Pourtant l’Allemagne, bien plus avancée que la France dans la robotisation, connaît un chômage très inférieur…

Mais le taux de pauvreté y dépasse les 18 %, contre 14 % en France. Les réformes du marché du travail et des retraites engagées dès 2000 par Gerhard Schroeder, se sont faites au prix de très gros sacrifices : minijobs, moindre indemnisation des chômeurs, recours important au temps partiel chez les femmes. Une baisse du taux de chômage qui se fait au prix d’une augmentation de la pauvreté ne constitue pas un vrai progrès.

Que proposez-vous ?

Il faut promouvoir une alternative au capitalisme disruptif et à l’automatisation totale de la société, synonyme de sous-emploi et d’appauvrissement pour le plus grand nombre. Je propose, avec d’autres auteurs cités dans mon livre, des solutions pour mettre en place cette alternative : développement de la permaculture urbaine pour lutter contre la pauvreté au niveau local, approfondissement de la RTT, développement des droits à la formation tout au long de la vie, établissement d’un revenu universel, taxe sur les transactions financières (nano-trading), renouveau du syndicalisme par le Web social et collaboratif…
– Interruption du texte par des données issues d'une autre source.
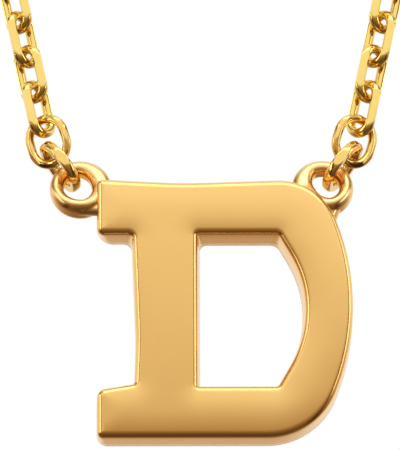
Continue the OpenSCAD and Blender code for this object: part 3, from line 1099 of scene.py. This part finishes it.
class NECKLACE_OT_chain(bpy.types.Operator):
    """Build both sides of the planed cable chain"""

    bl_idname = "necklace.chain"
    bl_label = "Cable Chain"

    def execute(self, context):
        scene = context.scene
        tree = chain_tree(link_tree())
        for side in SIDES:
            node = f"chain_{side}"
            piece = chain_piece(node, tree, scene.necklace_chain, golds(scene)["chain gold"])
            sit(piece, CHAIN_BODY, "chain_gold", node)
        return {"FINISHED"}


class NECKLACE_OT_clasp(bpy.types.Operator):
    """Finish the clasp at the nape"""

    bl_idname = "necklace.clasp"
    bl_label = "Clasp"

    def execute(self, context):
        node = frame["nodes"]["clasp"]
        node.data.materials.clear()
        node.data.materials.append(golds(context.scene)["ring gold"])
        return {"FINISHED"}


# Studio

def aimed(kind, name, place, target):
    """An object that looks at a target, at a place."""
    made = bpy.data.objects.new(name, kind)
    bpy.context.scene.collection.objects.link(made)
    made.location = place
    made.rotation_euler = (target - place).to_track_quat("-Z", "Y").to_euler()
    return made


def soft_light(name, place, target, size, power):
    """A white, rectangular studio light."""
    light = bpy.data.lights.new(name, "AREA")
    light.shape = "RECTANGLE"
    light.size, light.size_y = size
    light.energy = power
    return aimed(light, name, place, target)


def banded(tree, way, bands):
    """A colour that follows an angle, from a table of degrees and tones."""
    level = maths(tree, "ADD", maths(tree, "MULTIPLY", way, 0.5), 0.5)
    ramp = tree.nodes.new("ShaderNodeValToRGB")
    tree.links.new(level, ramp.inputs[0])
    stops = ramp.color_ramp.elements
    places = [0.5 + 0.5 * math.sin(math.radians(angle)) for angle, _ in bands]
    for stop, place, (_, tone) in ((stops[0], places[0], bands[0]), (stops[1], places[-1], bands[-1])):
        stop.position = place
        stop.color = (*tone, 1)
    for place, (_, tone) in zip(places[1:-1], bands[1:-1]):
        stops.new(place).color = (*tone, 1)
    return ramp.outputs[0]


def studio_world():
    """White to the camera, and a room of bright and dark bands to the gold."""
    world = bpy.data.worlds.new("Studio")
    bpy.context.scene.world = world
    world.use_nodes = True
    tree = world.node_tree
    tree.nodes.clear()
    way = tree.nodes.new("ShaderNodeTexCoord").outputs["Generated"]
    sideways, backwards, height = add(tree, "ShaderNodeSeparateXYZ", way).outputs[:3]
    front = banded(tree, height, (
        (-90, (0.1, 0.065, 0.04)),
        (-35, (0.24, 0.155, 0.09)),
        (-8, (0.42, 0.29, 0.18)),
        (0, (0.6, 0.49, 0.38)),
        (7, (0.86, 0.83, 0.79)),
        (15, (1.1, 1.12, 1.16)),
        (40, (1.1, 1.1, 1.1)),
        (52, (0.5, 0.47, 0.43)),
        (66, (1.0, 1.0, 1.0)),
        (90, (1.0, 1.0, 1.0)),
    ))
    back = banded(tree, height, (
        (-90, (0.12, 0.08, 0.05)),
        (-30, (0.4, 0.27, 0.17)),
        (-12, (0.62, 0.48, 0.36)),
        (0, (0.95, 0.93, 0.9)),
        (90, (1.0, 1.0, 1.0)),
    ))
    flags = banded(tree, sideways, (
        (-90, (1, 1, 1)),
        (-62, (1, 1, 1)),
        (-52, (0.2, 0.14, 0.09)),
        (-44, (0.2, 0.14, 0.09)),
        (-34, (1, 1, 1)),
        (34, (1, 1, 1)),
        (44, (0.2, 0.14, 0.09)),
        (52, (0.2, 0.14, 0.09)),
        (62, (1, 1, 1)),
        (90, (1, 1, 1)),
    ))
    flagged = tree.nodes.new("ShaderNodeMix")
    flagged.data_type = "RGBA"
    flagged.blend_type = "MULTIPLY"
    flagged.inputs[0].default_value = 1
    tree.links.new(front, flagged.inputs[6])
    tree.links.new(flags, flagged.inputs[7])
    behind = tree.nodes.new("ShaderNodeMapRange")
    behind.interpolation_type = "SMOOTHSTEP"
    tree.links.new(backwards, behind.inputs["Value"])
    behind.inputs["From Min"].default_value = 0.15
    behind.inputs["From Max"].default_value = 0.6
    both = tree.nodes.new("ShaderNodeMix")
    both.data_type = "RGBA"
    tree.links.new(behind.outputs[0], both.inputs[0])
    tree.links.new(flagged.outputs[2], both.inputs[6])
    tree.links.new(back, both.inputs[7])
    room = tree.nodes.new("ShaderNodeBackground")
    tree.links.new(both.outputs[2], room.inputs[0])
    white = tree.nodes.new("ShaderNodeBackground")
    white.inputs[0].default_value = (1, 1, 1, 1)
    seen = tree.nodes.new("ShaderNodeLightPath").outputs["Is Camera Ray"]
    mix = tree.nodes.new("ShaderNodeMixShader")
    tree.links.new(seen, mix.inputs[0])
    tree.links.new(room.outputs[0], mix.inputs[1])
    tree.links.new(white.outputs[0], mix.inputs[2])
    result = tree.nodes.new("ShaderNodeOutputWorld")
    tree.links.new(mix.outputs[0], result.inputs[0])


def shade_floor(tree, pale):
    """Lets the gold mirror the room through the floor, while the camera sees it pale."""
    clear = tree.nodes.new("ShaderNodeBsdfTransparent")
    seen = tree.nodes.new("ShaderNodeLightPath").outputs["Is Camera Ray"]
    mix = tree.nodes.new("ShaderNodeMixShader")
    tree.links.new(seen, mix.inputs[0])
    tree.links.new(clear.outputs[0], mix.inputs[1])
    tree.links.new(pale.outputs[0], mix.inputs[2])
    result = next(n for n in tree.nodes if n.type == "OUTPUT_MATERIAL")
    tree.links.new(mix.outputs[0], result.inputs["Surface"])


class NECKLACE_OT_studio(bpy.types.Operator):
    """Build the camera, the floor and the lights"""

    bl_idname = "necklace.studio"
    bl_label = "Studio"

    def execute(self, context):
        scene = context.scene
        s = scene.necklace_studio
        scene.view_settings.view_transform = "Standard"
        target = Vector((s.aim_x, SWING.y, SWING.z + s.aim_z))
        away = Vector((
            math.sin(s.azimuth) * math.cos(s.elevation),
            -math.cos(s.azimuth) * math.cos(s.elevation),
            math.sin(s.elevation),
        ))
        lens = bpy.data.cameras.new("Camera")
        lens.sensor_width = 36
        lens.lens = lens.sensor_width * s.camera_far / s.view_h
        lens.clip_start = 0.01
        camera = aimed(lens, "Camera", target + away * s.camera_far, target)
        camera.rotation_euler.rotate_axis("Z", s.roll)
        scene.camera = camera
        studio_world()
        soft_light("Top Softbox", target + Vector((0.02, -0.16, 0.22)), target, (0.26, 0.14), 0.24)
        soft_light("Left Softbox", target + Vector((-0.24, -0.14, 0.04)), target, (0.06, 0.26), 0.1)
        soft_light("Right Softbox", target + Vector((0.24, -0.1, 0.05)), target, (0.06, 0.26), 0.09)
        floor = bpy.data.meshes.new("Floor")
        half = 1.2
        corners = [(x * half, y * half, s.floor_z) for x, y in ((-1, -1), (1, -1), (1, 1), (-1, 1))]
        floor.from_pydata(corners, [], [(0, 1, 2, 3)])
        paper = bpy.data.materials.new("pale paper")
        paper.use_nodes = True
        shader = next(n for n in paper.node_tree.nodes if n.type == "BSDF_PRINCIPLED")
        shader.inputs["Base Color"].default_value = (0.86, 0.86, 0.86, 1)
        shader.inputs["Roughness"].default_value = 0.9
        shade_floor(paper.node_tree, shader)
        floor.materials.append(paper)
        ground = bpy.data.objects.new("Floor", floor)
        scene.collection.objects.link(ground)
        return {"FINISHED"}


OPERATORS = (
    NECKLACE_OT_letter,
    NECKLACE_OT_loops,
    NECKLACE_OT_rings,
    NECKLACE_OT_chain,
    NECKLACE_OT_clasp,
    NECKLACE_OT_studio,
)


class NECKLACE_PT_panel(bpy.types.Panel):
    """Lists the pieces of the necklace and their sizes"""

    bl_idname = "NECKLACE_PT_panel"
    bl_label = "Initial Necklace"
    bl_space_type = "VIEW_3D"
    bl_region_type = "UI"
    bl_category = "Necklace"

    def draw(self, context):
        layout = self.layout
        for operator in OPERATORS:
            layout.operator(operator.bl_idname)
        for name, kind in SETTINGS.items():
            box = layout.box()
            box.label(text=kind.__name__)
            settings = getattr(context.scene, name)
            for key in kind.__annotations__:
                box.prop(settings, key)


CLASSES = (*SETTINGS.values(), *OPERATORS, NECKLACE_PT_panel)


def register():
    for kind in CLASSES:
        bpy.utils.register_class(kind)
    for name, kind in SETTINGS.items():
        setattr(bpy.types.Scene, name, bpy.props.PointerProperty(type=kind))


def unregister():
    for name in SETTINGS:
        delattr(bpy.types.Scene, name)
    for kind in reversed(CLASSES):
        bpy.utils.unregister_class(kind)


def main():
    """Builds the necklace and its studio."""
    register()
    bpy.ops.necklace.studio()
    bpy.ops.necklace.letter()
    bpy.ops.necklace.loops()
    bpy.ops.necklace.rings()
    bpy.ops.necklace.chain()
    bpy.ops.necklace.clasp()


if __name__ == "__main__":
    main()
Bruno Teboul membre de la gouvernance de la chaire data science de l’école polytechnique

Parcours

> Diplômé d’une maîtrise de philosophie, d’un DEA de sciences cognitives de l’École polytechnique et d’un Executive MBA à HEC

> A travaillé 20 ans dans le marketing et le numérique (Boulanger, La Poste, Galeries Lafayette, Carrefour…) et en tant qu’entrepreneur du Web (QXL, Brandalley).

> Depuis 2013, Senior Vice-President Science & Innovation du groupe Keyrus, membre de la gouvernance de la chaire Data Scientist de l’École polytechnique.

> Auteur de Uberisation = économie déchirée (Kawa, 2015), et de Robotariat – Critique de l’automatisation de la société (Kawa 2017).

Lectures

L’Âge de la Régression (ouvrage collectif, Premier Parallèle, 2017).

Lettre sur l’Humanisme (Martin Heidegger, 1946).

Autrement qu’être ou au-delà de l’essence (Emmanuel Lévinas, 1974).